The External Explorer is more intrigued about the world around them.  The main character is a vehicle for the player to understand more of the material world around them.  Sometimes this is through fighting strange monsters and gaining rare treasures, sometimes it's a little more anthropological in the intrigue, finding out everything concerning history and traditions of the world around them.  The main character is more about discovering something grand and (mostly) tangible.

I'm sure some of you are thinking that you do some of both, which is why I suggest it's a spectrum.  There are a alot of players that do both, but very rarely does a player do both to so much detail due to just pure joy and not just because they're completionist, which applies more to video games then RPGs.  And I can understand using certain games to enjoy both sides of the spectrum.  As much as I consider myself more of an Internal Explorer, I prefer doing more External Exploration goals in Dungeons and Dragons or SLA.

I think the point is to be honest about what kind of game play you're actually doing, and knowing how in depth you want to be.  This is important as a gamer because if you know exactly what kind of experience you're looking for, it's easier to get it.  If you know you enjoy characters that have a tortured past, make sure that tortured past is something that works with the GMs world.  If you know you love rewarding your players with massive amounts of treasure, be upfront as a GM with you players about creating a materially motivated campaign.

This is not to say, however, that a game can only exclusively cater to one explorer or another.  Sure, there are games that are more linked to one of the other.  But with many games, RPGs or video games, you can easily cater to both.  The first example that comes to my mind is Dragon Age.  It is litered with rewards and surprised for both gamers.  The completionist External Explorer can find some of the best treasures, and rare goods with fantastic bonuses are in every level.  The Internal Explorer can communicate to all his or her compatriots and through befriending them gain bonuses.  And both  paths can change the story in monumental ways.

I think herein lies the challenge to many game designers:  Sure, you can easily make a game that caters specifically to one of these players on either extreme of the spectrum.  But it takes a very thoughtful designer to make a game that is fun and lets both types of players the discover the world both ways.

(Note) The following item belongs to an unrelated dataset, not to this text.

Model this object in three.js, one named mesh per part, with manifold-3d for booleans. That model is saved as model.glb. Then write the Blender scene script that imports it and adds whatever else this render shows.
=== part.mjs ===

I'm writing this realizing I don't really have a conclusion for the end of this, but more of a suggestion.  For gamers, realize what kind of game play you prefer more, and the figure out how to use as a strength if it's part of your RPG style.  For designers, catering to both is going to be more profitable over time... why not explore these choices in games and reward smart players from either camp?  Let both the Internal and External Explorers have something to look forward to.  You may be surprised how appreciated this can be.